Coronavirus likely to vanish faster than Spanish flu: WHO chief
The WHO on Friday said that it hopes the planet will be rid of the coronavirus pandemic in less than two years. WHO Chief added that the world also now has the advantage of far better technology.
Faster than Spanish flu
"We hope to finish this pandemic before less than two years," Tedros Adhanom Ghebreyesus told reporters from the WHO's headquarters in Geneva, insisting that it should be possible to tame the novel coronavirus faster than the deadly 1918 pandemic.
Unique disadvantage
Compared to back then, the world today is at a disadvantage due to its "globalisation, closeness, connectedness", which has allowed the novel coronavirus to spread around the world at lightning speed, Tedros acknowledged.

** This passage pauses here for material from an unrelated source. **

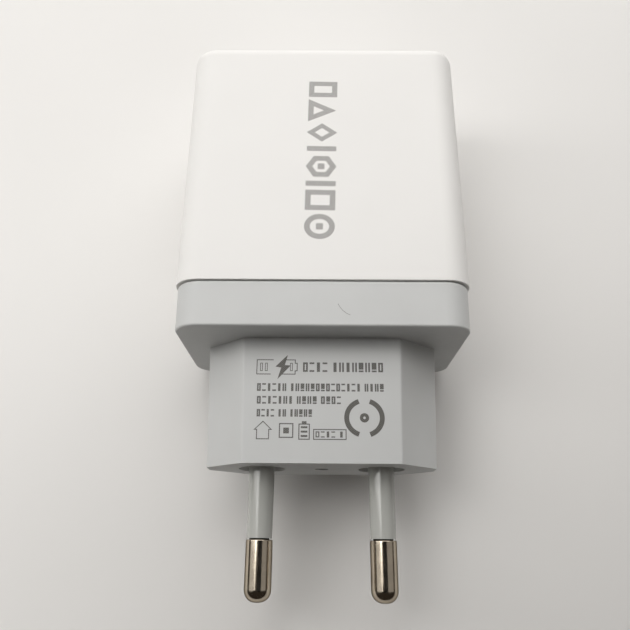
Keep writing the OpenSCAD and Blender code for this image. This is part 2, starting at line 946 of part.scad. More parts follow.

By "utilising the available tools to the maximum and hoping that we can have additional tools like vaccines, I think we can finish it in a shorter time than the 1918 flu."
The COVID-19 pandemic has to date killed nearly 800,000 people and infected close to 23 million worldwide, according to a tally from official sources compiled by AFP.
Deadliest pandemic
But the deadliest pandemic in modern history, Spanish flu, killed as many as 50 million victims and infected around 500 million around the world between February 1918 and April 2020.